The biggest advantage of Vulkan is that there are games relying on Vulkan, which means GPU drivers have to play nice with it. My impression is that OpenCL is borderline unsupported. In fact, there is an effort to reimplement OpenCL on top of Vulkan because the drivers are just that shit.
i would imagine nvidia to not want their moat with CUDA be uprooted, and so their vulkan support might get gimped in some ways (that does not affect games). At least, that is what the cynic in me would predict.

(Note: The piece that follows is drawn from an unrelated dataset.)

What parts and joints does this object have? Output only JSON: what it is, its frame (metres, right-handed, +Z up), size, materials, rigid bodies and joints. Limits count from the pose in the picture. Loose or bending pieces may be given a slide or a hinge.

Nvidia have actually been putting a fair amount of work into their OpenCL drivers in the past few years and have a pretty decent implementation, I have a feeling that opencl is more widely used in the embedded space and they were kicked into gear
AMD, very recently have also been putting a bit more work into it, though their drivers are still the worst, and still way worse than their pre-rocm drivers
I work in VFX and I see that OpenCL has been used quite a bit in DCCs such as SideFX Houdini (which uses it extensively) and Foundry Nuke which uses it a bit too. Most of the GPUs are NVIDIA but there's some AMD too, and it's ability to fall back to the Intel (CPU w/vector instructions) host when running of the renderfarm, is absolutely critical as farm nodes generally tend not to have GPUs (most of ours don't even have X installed! So no hardware-accelerated OpenGL OR OpenCL is possible at all!)
Also one of my favourite non-VFX projects: 'Gollygang Ready' uses it to accelerate reaction-diffusion simulations.
I (perhaps naively) thought that OpenCL would still be a thing in a post-vulcan world.. SideFX are working on a new viewport using it.. I guess they solve different problems so can still coexist?